### [WHAT THE TASK REQUIRES]
Extract every line of the material below and reproduce it faithfully.

————————

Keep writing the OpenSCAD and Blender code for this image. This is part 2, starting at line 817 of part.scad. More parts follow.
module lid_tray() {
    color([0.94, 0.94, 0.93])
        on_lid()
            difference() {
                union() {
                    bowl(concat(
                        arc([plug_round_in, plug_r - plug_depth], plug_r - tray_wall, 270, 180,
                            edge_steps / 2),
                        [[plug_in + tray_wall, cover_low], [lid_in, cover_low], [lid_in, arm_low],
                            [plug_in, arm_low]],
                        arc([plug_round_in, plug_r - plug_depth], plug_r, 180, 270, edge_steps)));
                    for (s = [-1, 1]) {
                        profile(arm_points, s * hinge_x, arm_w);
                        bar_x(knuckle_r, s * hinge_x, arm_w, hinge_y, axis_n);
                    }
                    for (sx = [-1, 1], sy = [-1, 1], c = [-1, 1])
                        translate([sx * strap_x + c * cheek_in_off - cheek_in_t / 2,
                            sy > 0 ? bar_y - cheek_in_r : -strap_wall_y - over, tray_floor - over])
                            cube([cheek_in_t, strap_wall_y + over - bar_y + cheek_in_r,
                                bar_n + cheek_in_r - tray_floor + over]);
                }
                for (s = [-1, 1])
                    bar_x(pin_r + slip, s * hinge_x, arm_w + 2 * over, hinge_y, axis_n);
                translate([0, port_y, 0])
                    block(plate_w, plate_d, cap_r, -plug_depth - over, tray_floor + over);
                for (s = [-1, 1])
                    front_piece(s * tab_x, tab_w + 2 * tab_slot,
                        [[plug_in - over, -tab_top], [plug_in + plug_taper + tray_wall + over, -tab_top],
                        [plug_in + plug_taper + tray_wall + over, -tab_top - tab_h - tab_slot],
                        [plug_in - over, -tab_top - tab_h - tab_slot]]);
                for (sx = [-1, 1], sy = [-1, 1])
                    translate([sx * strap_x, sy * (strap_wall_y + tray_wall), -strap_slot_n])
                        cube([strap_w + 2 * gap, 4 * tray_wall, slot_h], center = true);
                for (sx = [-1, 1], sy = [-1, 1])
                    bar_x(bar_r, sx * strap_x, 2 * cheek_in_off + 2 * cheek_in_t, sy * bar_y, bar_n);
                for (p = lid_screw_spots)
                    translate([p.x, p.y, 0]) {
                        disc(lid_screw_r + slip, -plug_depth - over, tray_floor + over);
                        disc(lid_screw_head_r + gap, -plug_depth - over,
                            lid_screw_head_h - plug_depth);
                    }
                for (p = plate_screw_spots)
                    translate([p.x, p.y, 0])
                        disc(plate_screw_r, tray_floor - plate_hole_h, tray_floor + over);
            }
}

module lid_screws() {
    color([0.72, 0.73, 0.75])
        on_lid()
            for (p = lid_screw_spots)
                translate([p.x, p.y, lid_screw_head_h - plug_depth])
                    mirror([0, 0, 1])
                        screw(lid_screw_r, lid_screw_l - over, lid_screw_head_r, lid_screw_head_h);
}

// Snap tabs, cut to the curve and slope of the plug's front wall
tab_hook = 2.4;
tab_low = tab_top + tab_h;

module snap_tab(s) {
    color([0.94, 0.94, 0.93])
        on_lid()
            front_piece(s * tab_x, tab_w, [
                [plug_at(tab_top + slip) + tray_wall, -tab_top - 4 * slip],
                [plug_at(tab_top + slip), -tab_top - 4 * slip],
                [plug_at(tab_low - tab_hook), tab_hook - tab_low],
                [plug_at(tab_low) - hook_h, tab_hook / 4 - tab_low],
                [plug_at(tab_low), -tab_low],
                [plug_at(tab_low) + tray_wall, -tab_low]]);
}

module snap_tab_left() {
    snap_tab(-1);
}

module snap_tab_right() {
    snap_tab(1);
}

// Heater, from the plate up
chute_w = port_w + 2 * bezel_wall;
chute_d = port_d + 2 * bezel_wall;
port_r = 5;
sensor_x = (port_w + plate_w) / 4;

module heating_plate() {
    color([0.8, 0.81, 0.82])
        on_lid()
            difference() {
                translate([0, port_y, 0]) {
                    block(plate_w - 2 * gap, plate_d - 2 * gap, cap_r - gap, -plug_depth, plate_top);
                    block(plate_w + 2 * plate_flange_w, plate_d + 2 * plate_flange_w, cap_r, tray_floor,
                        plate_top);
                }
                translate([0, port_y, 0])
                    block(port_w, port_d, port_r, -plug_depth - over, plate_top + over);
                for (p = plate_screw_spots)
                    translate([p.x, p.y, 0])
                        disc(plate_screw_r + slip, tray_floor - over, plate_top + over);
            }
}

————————

### [WRITTEN REPLY]
Keep writing the OpenSCAD and Blender code for this image. This is part 2, starting at line 817 of part.scad. More parts follow.
module lid_tray() {
    color([0.94, 0.94, 0.93])
        on_lid()
            difference() {
                union() {
                    bowl(concat(
                        arc([plug_round_in, plug_r - plug_depth], plug_r - tray_wall, 270, 180,
                            edge_steps / 2),
                        [[plug_in + tray_wall, cover_low], [lid_in, cover_low], [lid_in, arm_low],
                            [plug_in, arm_low]],
                        arc([plug_round_in, plug_r - plug_depth], plug_r, 180, 270, edge_steps)));
                    for (s = [-1, 1]) {
                        profile(arm_points, s * hinge_x, arm_w);
                        bar_x(knuckle_r, s * hinge_x, arm_w, hinge_y, axis_n);
                    }
                    for (sx = [-1, 1], sy = [-1, 1], c = [-1, 1])
                        translate([sx * strap_x + c * cheek_in_off - cheek_in_t / 2,
                            sy > 0 ? bar_y - cheek_in_r : -strap_wall_y - over, tray_floor - over])
                            cube([cheek_in_t, strap_wall_y + over - bar_y + cheek_in_r,
                                bar_n + cheek_in_r - tray_floor + over]);
                }
                for (s = [-1, 1])
                    bar_x(pin_r + slip, s * hinge_x, arm_w + 2 * over, hinge_y, axis_n);
                translate([0, port_y, 0])
                    block(plate_w, plate_d, cap_r, -plug_depth - over, tray_floor + over);
                for (s = [-1, 1])
                    front_piece(s * tab_x, tab_w + 2 * tab_slot,
                        [[plug_in - over, -tab_top], [plug_in + plug_taper + tray_wall + over, -tab_top],
                        [plug_in + plug_taper + tray_wall + over, -tab_top - tab_h - tab_slot],
                        [plug_in - over, -tab_top - tab_h - tab_slot]]);
                for (sx = [-1, 1], sy = [-1, 1])
                    translate([sx * strap_x, sy * (strap_wall_y + tray_wall), -strap_slot_n])
                        cube([strap_w + 2 * gap, 4 * tray_wall, slot_h], center = true);
                for (sx = [-1, 1], sy = [-1, 1])
                    bar_x(bar_r, sx * strap_x, 2 * cheek_in_off + 2 * cheek_in_t, sy * bar_y, bar_n);
                for (p = lid_screw_spots)
                    translate([p.x, p.y, 0]) {
                        disc(lid_screw_r + slip, -plug_depth - over, tray_floor + over);
                        disc(lid_screw_head_r + gap, -plug_depth - over,
                            lid_screw_head_h - plug_depth);
                    }
                for (p = plate_screw_spots)
                    translate([p.x, p.y, 0])
                        disc(plate_screw_r, tray_floor - plate_hole_h, tray_floor + over);
            }
}

module lid_screws() {
    color([0.72, 0.73, 0.75])
        on_lid()
            for (p = lid_screw_spots)
                translate([p.x, p.y, lid_screw_head_h - plug_depth])
                    mirror([0, 0, 1])
                        screw(lid_screw_r, lid_screw_l - over, lid_screw_head_r, lid_screw_head_h);
}

// Snap tabs, cut to the curve and slope of the plug's front wall
tab_hook = 2.4;
tab_low = tab_top + tab_h;

module snap_tab(s) {
    color([0.94, 0.94, 0.93])
        on_lid()
            front_piece(s * tab_x, tab_w, [
                [plug_at(tab_top + slip) + tray_wall, -tab_top - 4 * slip],
                [plug_at(tab_top + slip), -tab_top - 4 * slip],
                [plug_at(tab_low - tab_hook), tab_hook - tab_low],
                [plug_at(tab_low) - hook_h, tab_hook / 4 - tab_low],
                [plug_at(tab_low), -tab_low],
                [plug_at(tab_low) + tray_wall, -tab_low]]);
}

module snap_tab_left() {
    snap_tab(-1);
}

module snap_tab_right() {
    snap_tab(1);
}

// Heater, from the plate up
chute_w = port_w + 2 * bezel_wall;
chute_d = port_d + 2 * bezel_wall;
port_r = 5;
sensor_x = (port_w + plate_w) / 4;

module heating_plate() {
    color([0.8, 0.81, 0.82])
        on_lid()
            difference() {
                translate([0, port_y, 0]) {
                    block(plate_w - 2 * gap, plate_d - 2 * gap, cap_r - gap, -plug_depth, plate_top);
                    block(plate_w + 2 * plate_flange_w, plate_d + 2 * plate_flange_w, cap_r, tray_floor,
                        plate_top);
                }
                translate([0, port_y, 0])
                    block(port_w, port_d, port_r, -plug_depth - over, plate_top + over);
                for (p = plate_screw_spots)
                    translate([p.x, p.y, 0])
                        disc(plate_screw_r + slip, tray_floor - over, plate_top + over);
            }
}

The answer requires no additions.